Monday, July 8, 2013

Ein leeres Nest

Neben dem Bett, das mir beim Besuch meiner Schwiegerfamilie als Schlafstatt dient, sitzt ein ziemlich großer Teddybär. Das leicht ramponierte Plüschtier hat Schlappohren und entpuppt sich bei näherem Hinsehen als Schaf, was aber nichts daran ändert, dass es ziemlich verwaist aussieht. Obwohl es grinst. Die Nichte meines Mannes, der dieses Zimmer gehört, ist zum Studieren in eine andere Stadt gezogen, und Schmusetiere dürfen da nicht mit.

Fort. Ausgeflogen.
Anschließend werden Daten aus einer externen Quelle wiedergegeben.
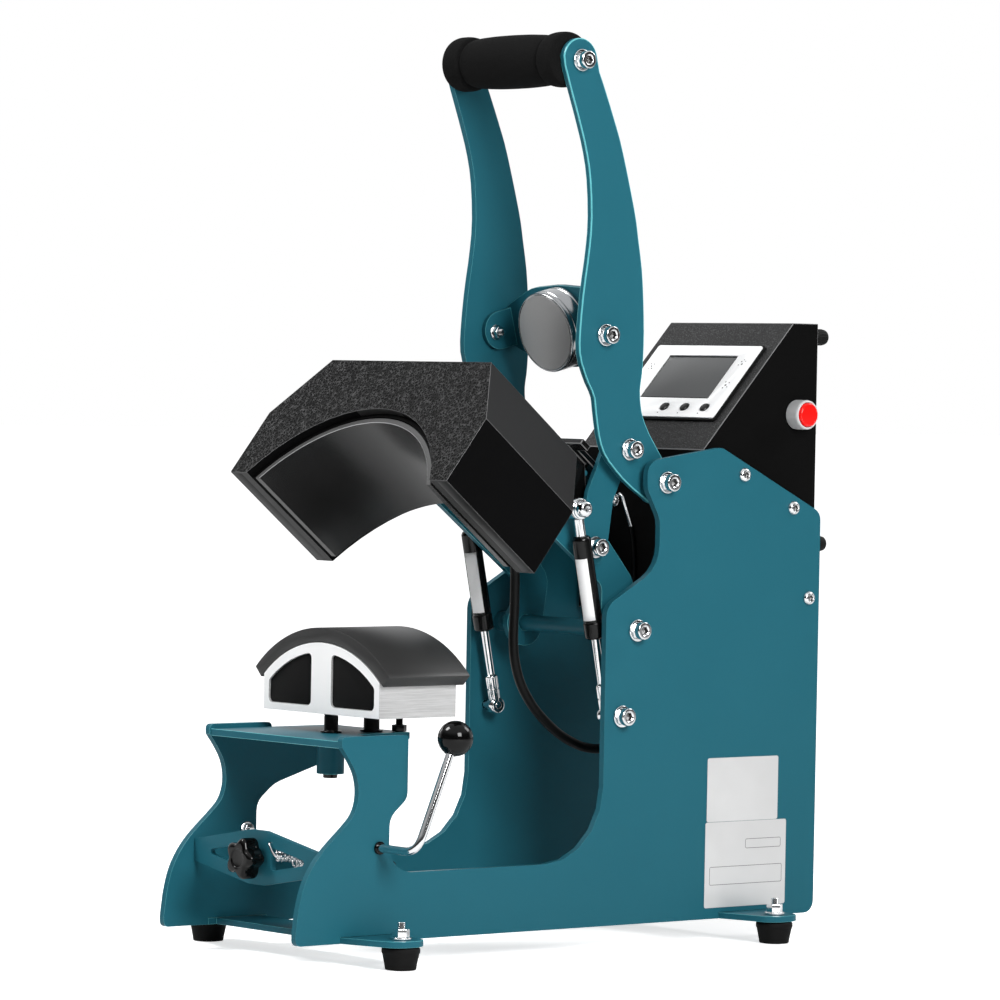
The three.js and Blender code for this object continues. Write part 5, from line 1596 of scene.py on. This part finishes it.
@dataclass
class ControlBox:
    """The control box, its rear fittings, the stop button and the labels on the side plate."""

    shop: Workshop
    half: float = 68.6
    back: float = 184.5
    fuse_across: float = 60.0
    gland_across: float = 52.0
    stop_place: Span = (164.0, 157.9)
    lug_place: Span = (-27.5, 91.5)

    def build(self) -> None:
        """Dresses the box and makes what is on it."""
        slant = Vector((0, -math.sin(BOX_SLOPE), math.cos(BOX_SLOPE)))
        # The slanted face gets the box's coat painted lighter, as painted light.
        self.shop.soften("box_case", BOX_SIDE, 0.9, HOUSING_ARRIS_HIGHLIGHT,
                         lambda normal: HOUSING_COAT_PAINTED_LIGHT if normal.dot(slant) > 0.98 else None)
        # The rear panel shares the lighter painted coat.
        self.shop.soften("rear_panel", HOUSING_COAT_PAINTED_LIGHT, 0.4)
        self.shop.paint("controller_board", BOARD_GREEN)
        screws = Fasteners(self.shop)
        for k, (x, z) in enumerate(((-60, 18), (60, 18), (-60, 118), (60, 118), (-60, 200), (34, 218)), 1):
            screws.screw(f"panel_screw_{k}", "frame", at(x, self.back, z), Vector((0, 1, 0)), CHROME)
        self.fittings()
        self.stop()
        self.labels()
        self.earth()

    def fittings(self) -> None:
        """Makes the fuse holder and the cable gland at the rear."""
        back = Vector((0, 1, 0))
        fuse = [(0.0, 0.3), (7.3, 0.3, 0.4), (7.3, 3.0, 0.6), (6.0, 3.2), (6.0, 11.5, 0.5), (5.2, 14.4, 0.8),
                (1.4, 14.5), (1.2, 13.5), (0.0, 13.5)]
        height = (centre_of("fuse_holder").z - AXLE.z) / MM
        cap = self.shop.lathe("fuse_cap", fuse, at(self.fuse_across, self.back, height), back, 96,
                              fluted(16, 0.025, (5.6, 6.4), (3.1, math.inf)))
        self.shop.dress(cap, RUBBER, "frame", "fuse_holder")
        gland = [(3.4, 0.3), (7.5, 0.3, 0.3), (7.5, 6.0, 0.6), (6.6, 6.4), (6.6, 11.5), (6.9, 12.0, 0.3),
                 (6.4, 18.0, 1.0), (5.2, 23.8, 0.8), (3.4, 23.8), (3.4, 2.0)]

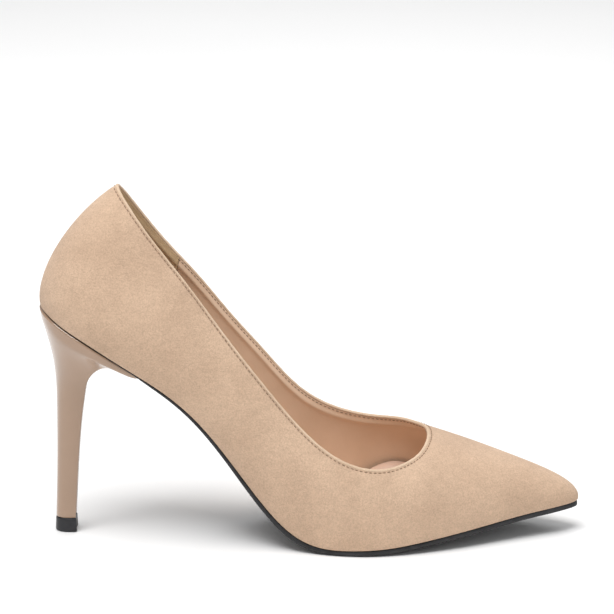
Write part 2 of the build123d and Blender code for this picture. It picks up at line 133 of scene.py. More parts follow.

Das ist der Lauf der Welt, sagt meine Schwägerin und hat natürlich recht – schließlich will keiner, dass der Nachwuchs den Absprung nicht schafft und für ewig im Kinderzimmer hocken bleibt. Die Nestwärme besitzt ein Verfallsdatum. Trotzdem: Dieses Jungmädchenzimmer, dessen Wände und Schranktüren mit Fotos tapeziert sind, stimmt mich schon ein wenig melancholisch.

Interessanterweise handelt es sich fast ausschließlich um persönliche Fotos, nicht etwa um Posters von Stars oder Sternchen. Bilder aus Kinderzeiten, mit Bruder und Schwester in Wanderkleidung vor Dolomitenspitzen. Ein Jugendbild der Mutter. Ein Bild des Großvaters mütterlicherseits, der vor ein paar Jahren verstarb – es muss ein schmerzlicher Verlust gewesen sein, denn die entsprechende Todesanzeige steht gerahmt auf dem Nachttisch. Gleich neben dem Wecker.

Die meisten Fotos zeugen von eher fröhlichen Zeiten: Das Hochzeitsfoto der Schwester, die ein paar Jahre älter ist, aber immer noch sehr jugendlich aussieht. Es ist eine wirklich schöne Braut. Schnappschüsse von Partys, auf denen sich junge Menschen die größte Mühe geben, cool auszusehen. Blödelbilder mit Freundinnen, die ein bunter Rahmen adelt. Der Bruder mit einem jungen Mann, der auch auf anderen Fotos zu sehen ist. Das muss der Freund sein.

Über dem Kopfende des Bettes hängen ein paar einzelne Fotos, mit Tesafilm an die Tapete geklebt. An einem davon steckt ein Papierfetzen, auf dem gekritzelt steht: „Schlaf schön mein Schatz.“ Ohne Komma. Ich schaue mir das Foto näher an und erkenne den als Freund identifizierten jungen Mann, der in einem Bett zwischen roten Kissen liegt und schläft. Und im Arm hält er, aber hallo, das plüschige Schaf. Genau das, das am anderen Ende des Bettes sitzt und dümmlich grinst.

Vielleicht behält sie wenigstens den Freund, und er darf ins Erwachsenenleben mitkommen.